Death Is Not What You Think: The Truth About Tarot’s Most Feared Card

The Skeleton Everyone Loves to Hate

The thirteenth card in the tarot deck, known simply as Death, has been burdened with more dread and misunderstanding than perhaps any other image in the Major Arcana. Most people encounter it for the first time in movies or casual readings and immediately feel their stomach drop: a skeletal figure in black armor astride a white horse, scythe gleaming, a fallen king trampled beneath hoof, and a black banner bearing a white rose fluttering overhead. The symbolism is stark, unapologetic, and undeniably medieval in its menace.

Pop culture has done the rest, turning Card XIII into the ultimate omen of doom, the card nobody wants to see. Yet anyone who has spent real time with the tarot knows that Death is not an ending in the literal, final, coffin-and-graveyard sense (ethical readers will refuse to predict physical death anyway). Instead, it is one of the deck’s deepest expressions of hope disguised as terror, a card that insists on transformation when we would rather stay comfortable in the familiar, even when the familiar has long since begun to rot.

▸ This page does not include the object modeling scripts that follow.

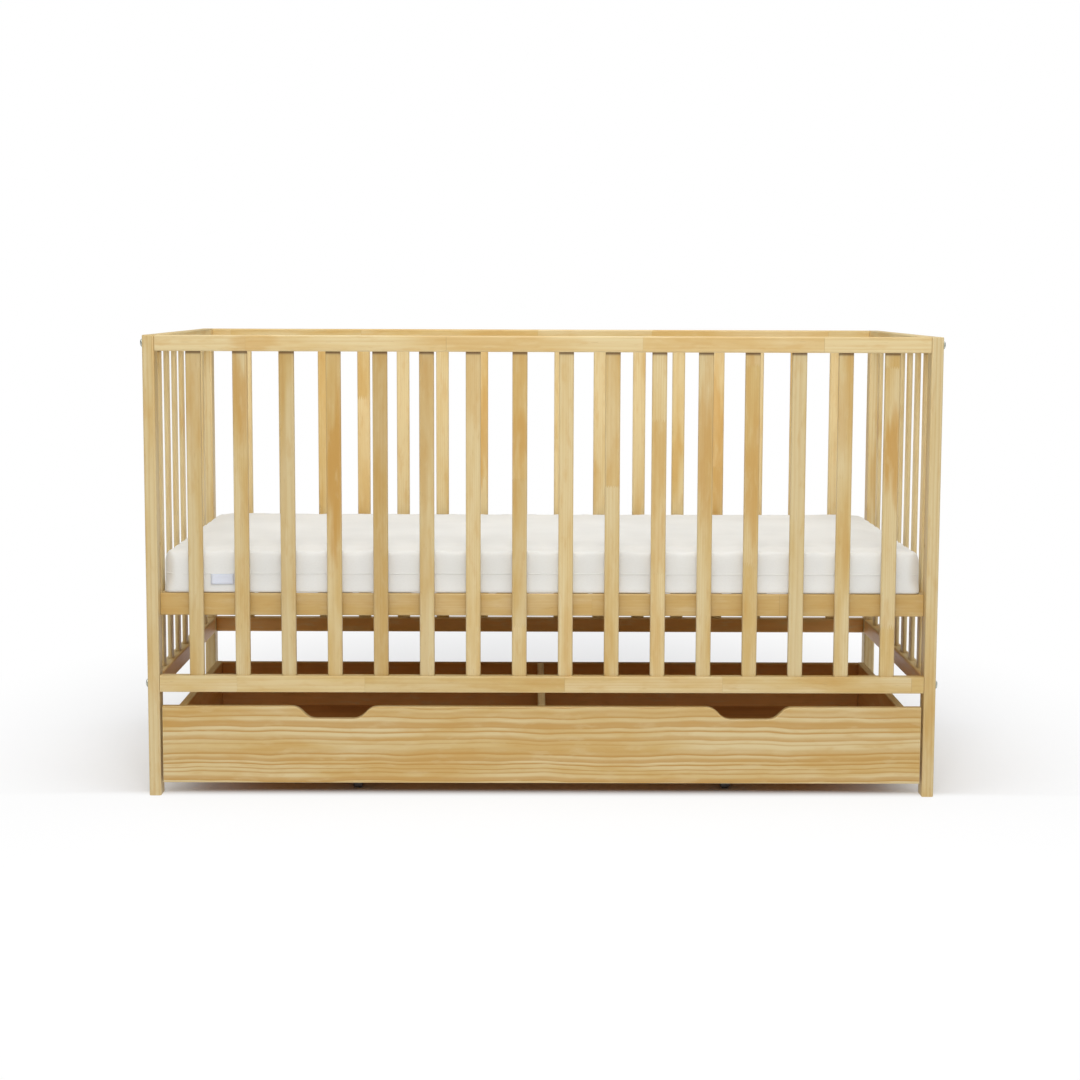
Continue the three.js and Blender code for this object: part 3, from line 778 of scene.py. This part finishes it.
# ---- Mattress base ----
BASE_SLATS = 12
BASE_SLAT_WIDTH = 60 * MM
BASE_SLAT_THICK = 12 * MM
BASE_SLAT_FIRST = 50 * MM
LEDGE = 9 * MM
TAPE_WIDTH = 25 * MM
TAPE_FROM_CENTRE = 220 * MM
TAPE_THICK = 1.2 * MM


def ledged_rail(name, inward_y):
    """A long rail with a ledge along the top of its inner side for the cross slats."""
    low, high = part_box(name)
    outer, inner = (low.y, high.y) if inward_y > 0 else (high.y, low.y)
    step = inner - inward_y * (LEDGE + GAP)
    ledge_z = high.z - BASE_SLAT_THICK - GAP
    outline = [(outer, low.z), (inner, low.z), (inner, ledge_z),
               (step, ledge_z), (step, high.z), (outer, high.z)]
    bm = drawn_bar(outline, X, low.x, high.x)
    outer_edges = [e for e in bm.edges if runs_along(e, X)
                   and abs(e.verts[0].co.y - step) > 1e-5]
    bevel(bm, outer_edges, GROOVED_EDGE, 4)
    bevel(bm, end_edges(bm, X), ARRIS, 2)
    bore_ends(bm, low, high, AXES[Y] * inward_y)
    return bm


def mattress_base():
    for name, way in (("front", 1), ("back", -1)):
        node = f"base_{name}_rail"
        wooden(node, ledged_rail(node, way), RAIL_PINE, "frame", node, along=X,
               look={"tone": -0.3, "warmth": 1.0, "jointed": True, "pith": (2.2, 0.05),
                     "heart_and_shade": (0, 3.0, 0.3)})
    for name in ("left", "right"):
        node = f"base_{name}_rail"
        low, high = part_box(node)
        wooden(node, planed_board(low, high, Y), RAIL_PINE, "frame", node, along=Y)

    node = "base_cross_slats"
    low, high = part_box(node)
    span = 2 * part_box("base_right_rail")[0].x
    first = -span / 2 + BASE_SLAT_FIRST + BASE_SLAT_WIDTH / 2
    pitch = -2 * first / (BASE_SLATS - 1)
    spots = [first + pitch * index for index in range(BASE_SLATS)]
    slat_low_z = high.z - BASE_SLAT_THICK
    for number, x in enumerate(spots, 1):
        corner_low = Vector((x - BASE_SLAT_WIDTH / 2, low.y, slat_low_z))
        corner_high = Vector((x + BASE_SLAT_WIDTH / 2, high.y, high.z))
        wooden(f"base_cross_slat_{number:02d}", planed_board(corner_low, corner_high, Y), RAIL_PINE,
               "frame", node, along=Y)
    for name, way in (("front", -1), ("back", 1)):
        y = way * TAPE_FROM_CENTRE
        tape = block((low.x, y - TAPE_WIDTH / 2, slat_low_z - TAPE_THICK - 0.05 * MM),
                     (high.x, y + TAPE_WIDTH / 2, slat_low_z - 0.05 * MM))
        tape = piece(f"base_{name}_tape", tape, WEBBING, "frame", node)
        tape_z = slat_low_z - TAPE_THICK
        staples = joined(*(block((x - 5 * MM, y + side * 5 * MM - 0.5 * MM, tape_z - 0.7 * MM),
                                 (x + 5 * MM, y + side * 5 * MM + 0.5 * MM, tape_z + 0.2 * MM))
                           for x in spots for side in (-1, 1)))
        bevel(staples, list(staples.edges), 0.25 * MM, 2)
        piece(f"base_{name}_tape_staples", staples, STEEL, "frame")


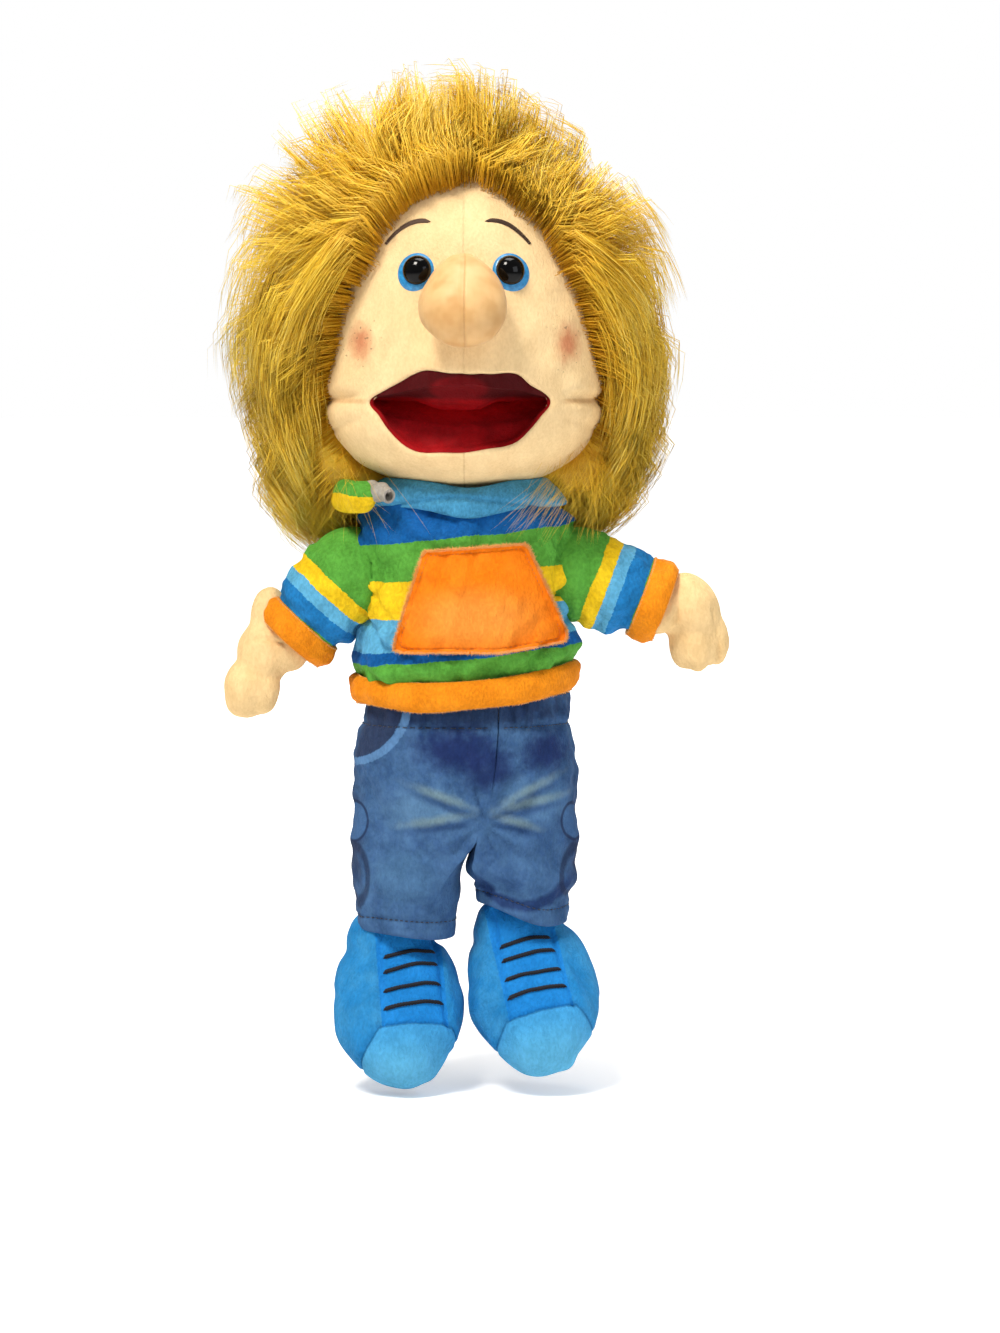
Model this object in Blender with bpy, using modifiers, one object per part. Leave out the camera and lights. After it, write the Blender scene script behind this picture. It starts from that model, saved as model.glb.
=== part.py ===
"""Plush moving-mouth hand puppet: a mop-haired boy in a striped hoodie, jeans and plush shoes.

Metres, +Z up. The front faces -Y and the puppet's own left is +X. The origin is the middle of the
hand entry, the gap between the trouser back and the loose back hem of the jumper. Every piece hangs
from the empty "puppet_axis", the upright line through body and head, and in its coordinates the
waist is z = 0. A moving group hangs from an empty that stands on its joint's axis.
"""

import math

import bmesh
import bpy
from mathutils import Matrix, Vector

# Fits
GAP = 0.0004  # between two sewn or resting pieces
SWING_GAP = 0.0010  # between pieces that turn past each other
SKIN_WALL = 0.0016  # velour with its backing
FOAM_WALL = 0.0070  # head liner
CLOTH_WALL = 0.0024  # plush garment fabric
BOARD = 0.0020  # stiff mouth plates
LINING = 0.0012  # red velour
ROUND_STEPS = 28  # facets round a large piece
SMALL_STEPS = 14  # facets round a small piece

# The upright axis stands in front of the hand entry
ENTRY_BEHIND_AXIS = 0.0375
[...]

The Law of the Falling Leaves

At its core, the Death card illustrates the law of impermanence that governs every living thing. Something must die so that something else can live. The imagery is deliberate and layered: the skeleton wears armor because transformation is not gentle; it often feels like a battle. The white horse is purity and forward motion; there is no turning back once the process begins.

The child and maiden in the foreground represent innocence and desire meeting the inevitable, while the bishop prays because even religious authority cannot negotiate with this force. In the distance, between two towers, the sun rises—a detail most people miss on first glance. That rising sun is the entire point. Death is not the end of the story; it is the turning of a page so dramatic that the old chapter has to be torn out entirely.

Relationships that have quietly poisoned us for years, careers that hollowed out our souls, identities we built like fortresses only to realize they were prisons—all of these can appear as the fallen king beneath the horse’s feet. The card does not moralize about what must go; it simply announces that the time for clinging has passed.

Why Thirteen Is Perfect

Numerologically and sequentially, the placement of Death at number thirteen is perfect. Western culture has feared thirteen for centuries: the thirteenth guest at the Last Supper, the missing thirteenth floor, the paranoia around Friday the thirteenth. Tarot takes that collective anxiety and transmutes it. Yes, thirteen disrupts.

Yes, it breaks the neat dozen that came before it. But without the rupture there is no growth. Reduce thirteen to its root (1 + 3 = 4) and you arrive at the Emperor’s number—structure, foundation, a new order rising from the ashes. Look at the cards that bracket Death and the logic becomes undeniable. The Hanged Man (XII) demands surrender and a complete reversal of perspective; Death (XIII) enacts the release; Temperance (XIV) arrives afterward to blend what was with what will be, healing the wound and revealing the alchemical gold. This is not random symbolism—it is a roadmap through the darkest part of the soul’s journey, reassuring us that the night always gives way to dawn.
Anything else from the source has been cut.